Les maîtres aussi ont été enrôlés car ils avaient un questionnaire fourni à remplir. Outre les données démographiques du chien et des autres membres du foyer, ils devaient renseigner leur statut tabagique, mais aussi l'exposition aux produits d'entretien ménager, aux herbicides (jardin), l'utilisation d'une cheminée ou d'un poêle à bois, le régime alimentaire typique du chien et sa principale source d'eau potable. Ils devaient aussi indiquer l'intensité du trafic routier à proximité de la maison, la fréquence des bains du chien, l'utilisation par le chien d'une piscine (qui peut contenir des sous-produits de la chloration) ou la présence d'une terrasse en bois traité (qui peut contenir de l'arsenic)… La recherche des contaminants chimiques se faisant dans l'urine de l'animal (et du maître), les aliments consommés 72 heures avant le prélèvement d'urine devaient aussi être renseignés. Car l'acroléine (naturellement présente dans l'air des maisons et carcinogène urothélial connu) et l'arsenic peuvent aussi être trouvés dans certaines denrées alimentaires.

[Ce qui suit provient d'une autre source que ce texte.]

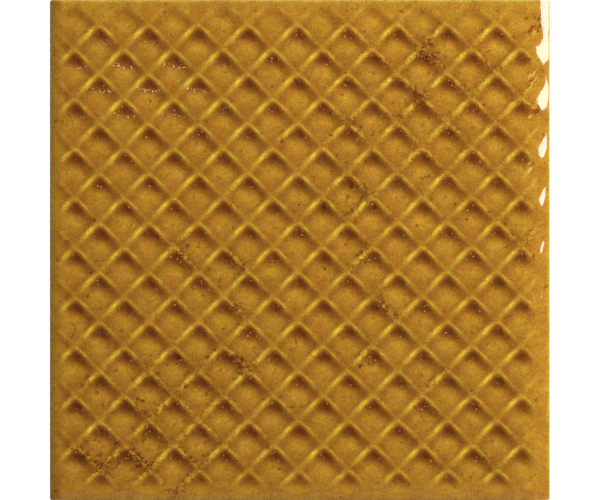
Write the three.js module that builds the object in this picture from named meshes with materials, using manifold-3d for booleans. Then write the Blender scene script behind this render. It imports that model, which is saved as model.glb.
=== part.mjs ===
// A square wall tile, pressed and fired in one piece, that lies on its back with the glazed face up.
// The face carries a diagonal lattice of low rounded ridges. Between them lie shallow diamond pockets,
// deepest towards their upper corner, which run out gently into a plain rim. The back has key grooves.
// Millimetres. +X is the tile's right side, +Y its upper side, +Z points out of the glazed face.
// The origin is the middle of the back.

import * as THREE from "three";
import { mergeGeometries, mergeVertices } from "three/addons/utils/BufferGeometryUtils.js";
import Module from "manifold-3d";

// Slab
const tileSide = 200;
const tileThickness = 8; // from the back to the ridge crests
const cornerRadius = 0.8; // of the four corners, seen from above
const arris = 0.3; // rounding of the sharp edge where the face meets a side

// Rims of the face, which fall away towards each side in a shallow curve
const leftRimWidth = 6.2;
const leftRimFall = 1.33;
const rightRimWidth = 11.5;
const rightRimFall = 2.17;
const upperRimWidth = 1.6;
const upperRimFall = 0.5;
const lowerRimWidth = 3.6;
const lowerRimFall = 0.24;

// Lattice of ridges
const diamondWidth = 19.8; // crest to crest of one diamond, from side to side
const diamondHeight = 19.8; // crest to crest of one diamond, from top to bottom
const latticeOffsetX = -0.8; // from the tile's middle to the middle of a diamond
const latticeOffsetY = 1.48;
const latticeTurn = 0.14; // degrees anticlockwise, as the face was pressed
const crestWidth = 1.6; // across the top of a ridge

// Pockets between the ridges
const pocketDepth = 0.65;
const shoulderDepth = 0.12; // height of the rounded edge of a ridge
const shoulderRun = 1.6; // width of that edge, along a diamond's axis
const wallRun = 4.6; // width of the steeper wall below it, along a diamond's axis
const poolLean = 2.2; // how far the pocket's floor is moved towards its upper corner

// Plain rim where the relief runs out
const rimMargin = 2.4; // from the tile's edge to where the pockets begin
const fadeWidth = 8; // from there to where they have their full depth

// Key grooves in the back
const grooveDepth = 0.7;
const grooveWidth = 8;
const groovePitch = 18;
const grooveDraft = 0.6; // slope of a groove's sides
const backMargin = 9; // plain border around the grooves

// Air that a cutting shape takes in above the surface that it cuts
const headroom = 2;

const wasm = await Module();
wasm.setup();

function solid(geometry) {
  const bare = geometry.clone();
  bare.deleteAttribute("normal");
  bare.deleteAttribute("uv");
  const merged = mergeVertices(bare);
  const vertProperties = new Float32Array(merged.attributes.position.array);
  const triVerts = new Uint32Array(merged.index.array);
  return new wasm.Manifold(new wasm.Mesh({ numProp: 3, vertProperties, triVerts }));
}

function geometryOf(manifold) {
  const { vertProperties, triVerts } = manifold.getMesh();
  const geometry = new THREE.BufferGeometry();
  geometry.setAttribute("position", new THREE.BufferAttribute(vertProperties, 3));
  geometry.setIndex(new THREE.BufferAttribute(triVerts, 1));
  geometry.computeVertexNormals();
  return geometry;
}

function rectangle(width, height) {
  const shape = new THREE.Shape();
  shape.moveTo(-width / 2, -height / 2);
  shape.lineTo(width / 2, -height / 2);
  shape.lineTo(width / 2, height / 2);
  shape.lineTo(-width / 2, height / 2);
  return shape;
}

function roundedSquare(side, radius) {
  const reach = side / 2;
  const straight = reach - radius;
  const shape = new THREE.Shape();
  shape.moveTo(straight, -reach);
  shape.absarc(straight, -straight, radius, -Math.PI / 2, 0);
  shape.absarc(straight, straight, radius, 0, Math.PI / 2);
  shape.absarc(-straight, straight, radius, Math.PI / 2, Math.PI);
  shape.absarc(-straight, -straight, radius, Math.PI, Math.PI * 1.5);
  return shape;
}

// A rectangular recess with sloping sides: its mouth is at z = 0 and it narrows downwards
function taperedRecess(width, height, depth, draft) {
  return new THREE.ExtrudeGeometry(rectangle(width - 2 * draft, height - 2 * draft), {
    depth: headroom,
    bevelThickness: depth,
    bevelSize: draft,
    bevelSegments: 1,
  });
}

// A block along Y whose flat top falls away in a shallow curve on both sides, to a small round arris
function fallingBlock(leftWidth, leftFall, rightWidth, rightFall) {
  const reach = tileSide / 2;
  const brink = reach - arris;
  const rightZ = tileThickness - rightFall;
  const leftZ = tileThickness - leftFall;
  const section = new THREE.Shape();
  section.moveTo(-reach, 0);
  section.lineTo(reach, 0);
  section.lineTo(reach, rightZ - arris);
  section.quadraticCurveTo(reach, rightZ - arris / 3, brink, rightZ);
  section.quadraticCurveTo(reach - rightWidth / 2, tileThickness, reach - rightWidth, tileThickness);
  section.lineTo(leftWidth - reach, tileThickness);
  section.quadraticCurveTo(leftWidth / 2 - reach, tileThickness, -brink, leftZ);
  section.quadraticCurveTo(-reach, leftZ - arris / 3, -reach, leftZ - arris);
  const block = new THREE.ExtrudeGeometry(section, {
    depth: tileSide,
    bevelEnabled: false,
    curveSegments: 4,
  });
  return block.rotateX(Math.PI / 2).translate(0, reach, 0);
}

// The plain slab, whose four rims fall away each in their own way
function slab() {
  const sides = fallingBlock(leftRimWidth, leftRimFall, rightRimWidth, rightRimFall);
  const ends = fallingBlock(lowerRimWidth, lowerRimFall, upperRimWidth, upperRimFall);
  const outline = new THREE.ExtrudeGeometry(roundedSquare(tileSide, cornerRadius), {
    depth: tileThickness,
    bevelEnabled: false,
    curveSegments: 3,
  });
  return solid(sides).intersect(solid(ends.rotateZ(Math.PI / 2))).intersect(solid(outline));
}

// One diamond pocket with its mouth at z = 0 and its floor moved towards +Y
function pocket() {
  const crestAlongAxis = crestWidth * Math.SQRT1_2;
  const mouth = diamondWidth / 2 - crestAlongAxis;
  const shoulder = mouth - shoulderRun;
  const floor = shoulder - wallRun;
  const profile = [
    new THREE.Vector2(0, -pocketDepth),
    new THREE.Vector2(floor, -pocketDepth),
    new THREE.Vector2(shoulder, -shoulderDepth),
    new THREE.Vector2(mouth, 0),
    new THREE.Vector2(mouth, headroom),
    new THREE.Vector2(0, headroom),
  ];
  const cutter = new THREE.LatheGeometry(profile, 4);
  cutter.rotateX(Math.PI / 2);
  cutter.scale(1, diamondHeight / diamondWidth, 1);
  const lean = new THREE.Matrix4().makeShear(0, 0, 0, 0, 0, -poolLean / pocketDepth);
  return cutter.applyMatrix4(lean);
}

// All pockets of the lattice whose middle lies on the tile or just off it, level with the crests
function pocketField() {
  const reach = tileSide / 2;
  const columns = Math.ceil((2 * reach) / diamondWidth);
  const rows = Math.ceil((2 * reach) / diamondHeight);
  const pockets = [];
  for (let column = -columns; column <= columns; column++) {
    for (let row = -rows; row <= rows; row++) {
      const x = latticeOffsetX + (column * diamondWidth) / 2;
      const y = latticeOffsetY + (row * diamondHeight) / 2;
      const isPocket = (column + row) % 2 === 0;
      if (isPocket && Math.abs(x) < reach && Math.abs(y) < reach) {
        pockets.push(pocket().translate(x, y, 0));
      }
    }
  }
  const side = tileSide - 2 * rimMargin;
  const fade = taperedRecess(side, side, pocketDepth, fadeWidth);
  const field = mergeGeometries(pockets).rotateZ(THREE.MathUtils.degToRad(latticeTurn));
  return solid(field).intersect(solid(fade)).translate(0, 0, tileThickness);
}

// Straight key grooves, the same on both sides of the plain land across the middle of the back
function keyGrooves() {
  const length = tileSide - 2 * backMargin;
  const grooves = [];
  for (let y = groovePitch / 2; y + grooveWidth / 2 <= length / 2; y += groovePitch) {
    for (const side of [-1, 1]) {
      const groove = taperedRecess(length, grooveWidth, grooveDepth, grooveDraft);
      grooves.push(groove.rotateX(Math.PI).translate(0, side * y, 0));
    }
  }
  return solid(mergeGeometries(grooves));
}

const glaze = new THREE.MeshStandardMaterial({ color: 0xa86e22, roughness: 0.16, metalness: 0 });

const tileBody = slab().subtract(pocketField()).subtract(keyGrooves());
const wallTile = new THREE.Mesh(geometryOf(tileBody), glaze);
wallTile.name = "wall_tile";

const tile = new THREE.Group();
tile.add(wallTile);

export default tile;
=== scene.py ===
"""Dresses a square honey-glazed wall tile with a diamond lattice and sets it in a plain pale studio.

The tile lies on its back. Its CAD solid stays as the frame, and one fine mesh of the same size stands
for it here: the glazed face with its ridges and pockets, the round rim, the sides and the keyed back.
All sizes are in metres, +Z out of the glazed face, +Y to the tile's upper side.
"""

import logging
import math
from dataclasses import dataclass, field
from enum import Enum
from typing import Any

import bmesh
import bpy
import numpy as np
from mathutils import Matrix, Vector


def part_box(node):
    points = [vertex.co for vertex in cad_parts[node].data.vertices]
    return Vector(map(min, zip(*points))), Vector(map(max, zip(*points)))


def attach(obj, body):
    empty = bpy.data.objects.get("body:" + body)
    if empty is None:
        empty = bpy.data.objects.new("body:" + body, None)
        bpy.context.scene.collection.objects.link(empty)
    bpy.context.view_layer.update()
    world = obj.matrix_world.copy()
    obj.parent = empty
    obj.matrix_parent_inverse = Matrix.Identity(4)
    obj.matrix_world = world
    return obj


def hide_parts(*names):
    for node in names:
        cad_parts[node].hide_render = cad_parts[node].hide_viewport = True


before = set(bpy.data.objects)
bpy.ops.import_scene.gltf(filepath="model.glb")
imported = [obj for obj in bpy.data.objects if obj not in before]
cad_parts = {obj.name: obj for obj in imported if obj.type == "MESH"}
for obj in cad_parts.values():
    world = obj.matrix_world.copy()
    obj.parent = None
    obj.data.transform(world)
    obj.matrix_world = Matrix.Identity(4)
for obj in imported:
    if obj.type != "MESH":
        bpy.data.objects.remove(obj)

LOG = logging.getLogger("wall_tile")
MM = 0.001
WELD = 0.001 * MM
FULL_TURN = 2.0 * math.pi
TILE_NODE = "wall_tile"
TILE_BODY = "root"
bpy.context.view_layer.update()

Array = np.ndarray
Colour = tuple[float, float, float]


class Slot(Enum):
    """The record's material slots."""

    HONEY_GLAZE = "honey_glaze"


class PointData(Enum):
    """Names of the values that the tile's mesh keeps at each of its points."""

    LATTICE = "lattice"
    AGEING = "ageing"
    # Where the foam's painted glints and painted shade show.
    FROTH_GLINT = "froth_glint"


def smoothstep(low: float, high: float, value: Array) -> Array:
    """Rises smoothly from 0 at low to 1 at high.

    Args:
        low: Where the step starts.
        high: Where it ends.
        value: The values to turn into a step.

    Returns:
        An array of numbers from 0 to 1.
    """
    t = np.clip((value - low) / (high - low), 0.0, 1.0)
    return t * t * (3.0 - 2.0 * t)


@dataclass(frozen=True)
class Lattice:
    """The diagonal lattice of ridges, a little turned, stretched and bowed as it was pressed."""

    diamond_width: float = 19.8 * MM
    diamond_height: float = 19.8 * MM
    offset_x: float = -0.8 * MM
    offset_y: float = 1.48 * MM
    turn: float = math.radians(0.14)
    stretch: float = 0.18 * MM
    stretch_length: float = 230 * MM
    stretch_phase: float = 0.2
    bow_of_rising_ridges: float = 0.02

    @property
    def spacing(self) -> float:
        """Distance from one ridge to the next parallel one."""
        return self.diamond_width * self.diamond_height / math.hypot(self.diamond_width, self.diamond_height)

    def coordinates(self, x: Array, y: Array) -> tuple[Array, Array]:
        """Gives each point's place in the lattice.

        Args:
            x: Places to the tile's right.
            y: Places to its upper side.

        Returns:
            Two numbers a point, whole in the middle of a diamond. The first grows towards the upper
            right, across the falling ridges, and the second towards the upper left.
        """
        stretching = np.sin(FULL_TURN * x / self.stretch_length - self.stretch_phase)
        u = x - self.offset_x - self.stretch * stretching
        v = y - self.offset_y
        turned_u = u * math.cos(self.turn) + v * math.sin(self.turn)
        turned_v = v * math.cos(self.turn) - u * math.sin(self.turn)
        across = turned_v / self.diamond_height + turned_u / self.diamond_width
        along = turned_v / self.diamond_height - turned_u / self.diamond_width
        bowed_along = along - self.bow_of_rising_ridges * np.cos(FULL_TURN * across)
        return across, bowed_along


@dataclass(frozen=True)
class FadeBand:
    """Where the relief dies away towards one edge of the tile, as distances from that edge."""

    gone: float
    whole: float

    def share(self, inside: Array) -> Array:
        """Share of the relief that is left at a distance from the edge."""
        return smoothstep(self.gone, self.whole, inside)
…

Pour l'eau du réseau, les auteurs ont utilisé les données publiques, en lien avec la zone de résidence. Ils ont aussi envoyé aux maîtres (retour prépayé) :

  • des gants en latex et des lingettes, pour prélever de la poussière dans les habitations (recherche d'arsenic),
  • une bouteille vide pour prélèvement d'eau à la source utilisée pour la boisson du chien,
  • et un container de 6 l destiné à recueillir passivement les poussières dans la maison sur une période de 8 h,
  • deux bocaux non stériles pour l'urine du maître (s'il l'accepte) et du chien (prélevé au choix par le maître ou le vétérinaire), pour le dosage des résidus d'herbicide, d'arsenic et d'un métabolite de l'acroléine.

La piscine…

Les auteurs ont donc inclus 37 cas et autant de témoins, ayant tous de 8 à 16 ans d'âge (médiane à 12 ans, dont 11 avec le maître ayant répondu à l'étude). Seuls trois chiens croisés faisaient partie de l'effectif de cas, le reste étant réparti en 25 races (et croisés de telles races). Il n'y avait pas de différence significative entre cas et témoins pour la nature de l'eau de boisson (celle du réseau) et l'aliment (majoritairement des croquettes). Aucun des facteurs environnementaux explorés n'a fourni de différence, à une exception : les cas « étaient significativement plus susceptibles (15,2 %) de nager dans une piscine que les témoins, pour lesquels aucun (0 %) n'a été signalé comme ayant nagé dans une piscine », ce qui se solde par un sur-risque significatif calculé de 69 % (p = 0,02) pour les chiens se baignant en piscine. Toutefois, leur effectif est faible (5 cas), ce qui produit un intervalle de confiance énorme (jusqu'à l'infini), indiquant qu'il serait utile de poursuivre ce travail sur un effectif plus important. Cela n'est pas évident, puisque dans le cas présent un recrutement à l'échelle nationale n'a fourni que 37 cas… Le dosage des trihalométhanes totaux (sous-produits de la chloration de l'eau potable) dans les zones de résidence des cas (identifiées par leur code postal) était en moyenne 4 fois supérieur à celui des témoins (p<0,0001). Aucun autre composé chimique n'a été trouvé en quantité significativement supérieure chez les cas, que ce soit dans l'air, les poussières ou l'urine.

Recommandations

L'eau chlorée contient des produits de dégradation dont certains, comme le bromoforme, sont mutagènes. Et l'exposition humaine aux trihalométhanes totaux a été trouvée associée au risque de carcinome urothélial. « Ces résultats sont donc cohérents avec les études sur ces cancers chez l'humain et peuvent représenter des facteurs de risque causaux. Si c'est le cas, nos résultats seraient en faveur d'une recommandation aux propriétaires de races de chiens présentant un risque élevé de carcinome urothélial comme les Scottish terriers, les Shetland et les West Highland white terriers, de limiter l'accès de leur chien aux piscines chlorées et, surtout, d'envisager l'installation d'unités de filtration de l'eau à l'intérieur de leur habitation ».